▸ **MATERIAL FOR THIS TASK**:

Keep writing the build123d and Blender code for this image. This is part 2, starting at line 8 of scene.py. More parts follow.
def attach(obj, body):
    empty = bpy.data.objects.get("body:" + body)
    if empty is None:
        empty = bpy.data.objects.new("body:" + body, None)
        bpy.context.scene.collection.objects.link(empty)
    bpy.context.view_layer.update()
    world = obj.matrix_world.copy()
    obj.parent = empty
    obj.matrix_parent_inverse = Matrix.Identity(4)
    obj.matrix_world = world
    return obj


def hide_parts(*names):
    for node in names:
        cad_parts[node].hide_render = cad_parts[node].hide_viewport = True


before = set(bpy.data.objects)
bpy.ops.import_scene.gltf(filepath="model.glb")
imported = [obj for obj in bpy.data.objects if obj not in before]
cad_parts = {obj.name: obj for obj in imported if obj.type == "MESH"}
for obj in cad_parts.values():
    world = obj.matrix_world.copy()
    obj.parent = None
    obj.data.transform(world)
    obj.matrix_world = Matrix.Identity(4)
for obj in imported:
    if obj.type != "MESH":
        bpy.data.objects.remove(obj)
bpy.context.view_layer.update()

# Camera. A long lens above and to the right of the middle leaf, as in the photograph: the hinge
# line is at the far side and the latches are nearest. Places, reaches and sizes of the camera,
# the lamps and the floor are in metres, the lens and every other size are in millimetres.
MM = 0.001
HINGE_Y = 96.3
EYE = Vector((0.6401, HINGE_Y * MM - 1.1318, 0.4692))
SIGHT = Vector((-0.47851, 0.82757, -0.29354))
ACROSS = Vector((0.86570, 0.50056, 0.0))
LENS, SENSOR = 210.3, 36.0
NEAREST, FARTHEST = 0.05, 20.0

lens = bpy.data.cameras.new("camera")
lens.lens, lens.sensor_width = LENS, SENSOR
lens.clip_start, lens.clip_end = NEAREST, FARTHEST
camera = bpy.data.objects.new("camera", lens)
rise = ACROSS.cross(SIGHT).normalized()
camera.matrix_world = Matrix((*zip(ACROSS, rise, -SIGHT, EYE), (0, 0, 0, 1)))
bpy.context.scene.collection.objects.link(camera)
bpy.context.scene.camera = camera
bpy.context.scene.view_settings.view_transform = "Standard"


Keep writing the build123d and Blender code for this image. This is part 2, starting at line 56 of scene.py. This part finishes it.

▸ **EXERCISE**: Extract the entries above verbatim.

▸ **WRITTEN ANSWER**:
Keep writing the build123d and Blender code for this image. This is part 2, starting at line 8 of scene.py. More parts follow.
def attach(obj, body):
    empty = bpy.data.objects.get("body:" + body)
    if empty is None:
        empty = bpy.data.objects.new("body:" + body, None)
        bpy.context.scene.collection.objects.link(empty)
    bpy.context.view_layer.update()
    world = obj.matrix_world.copy()
    obj.parent = empty
    obj.matrix_parent_inverse = Matrix.Identity(4)
    obj.matrix_world = world
    return obj


def hide_parts(*names):
    for node in names:
        cad_parts[node].hide_render = cad_parts[node].hide_viewport = True


before = set(bpy.data.objects)
bpy.ops.import_scene.gltf(filepath="model.glb")
imported = [obj for obj in bpy.data.objects if obj not in before]
cad_parts = {obj.name: obj for obj in imported if obj.type == "MESH"}
for obj in cad_parts.values():
    world = obj.matrix_world.copy()
    obj.parent = None
    obj.data.transform(world)
    obj.matrix_world = Matrix.Identity(4)
for obj in imported:
    if obj.type != "MESH":
        bpy.data.objects.remove(obj)
bpy.context.view_layer.update()

# Camera. A long lens above and to the right of the middle leaf, as in the photograph: the hinge
# line is at the far side and the latches are nearest. Places, reaches and sizes of the camera,
# the lamps and the floor are in metres, the lens and every other size are in millimetres.
MM = 0.001
HINGE_Y = 96.3
EYE = Vector((0.6401, HINGE_Y * MM - 1.1318, 0.4692))
SIGHT = Vector((-0.47851, 0.82757, -0.29354))
ACROSS = Vector((0.86570, 0.50056, 0.0))
LENS, SENSOR = 210.3, 36.0
NEAREST, FARTHEST = 0.05, 20.0

lens = bpy.data.cameras.new("camera")
lens.lens, lens.sensor_width = LENS, SENSOR
lens.clip_start, lens.clip_end = NEAREST, FARTHEST
camera = bpy.data.objects.new("camera", lens)
rise = ACROSS.cross(SIGHT).normalized()
camera.matrix_world = Matrix((*zip(ACROSS, rise, -SIGHT, EYE), (0, 0, 0, 1)))
bpy.context.scene.collection.objects.link(camera)
bpy.context.scene.camera = camera
bpy.context.scene.view_settings.view_transform = "Standard"


Keep writing the build123d and Blender code for this image. This is part 2, starting at line 56 of scene.py. This part finishes it.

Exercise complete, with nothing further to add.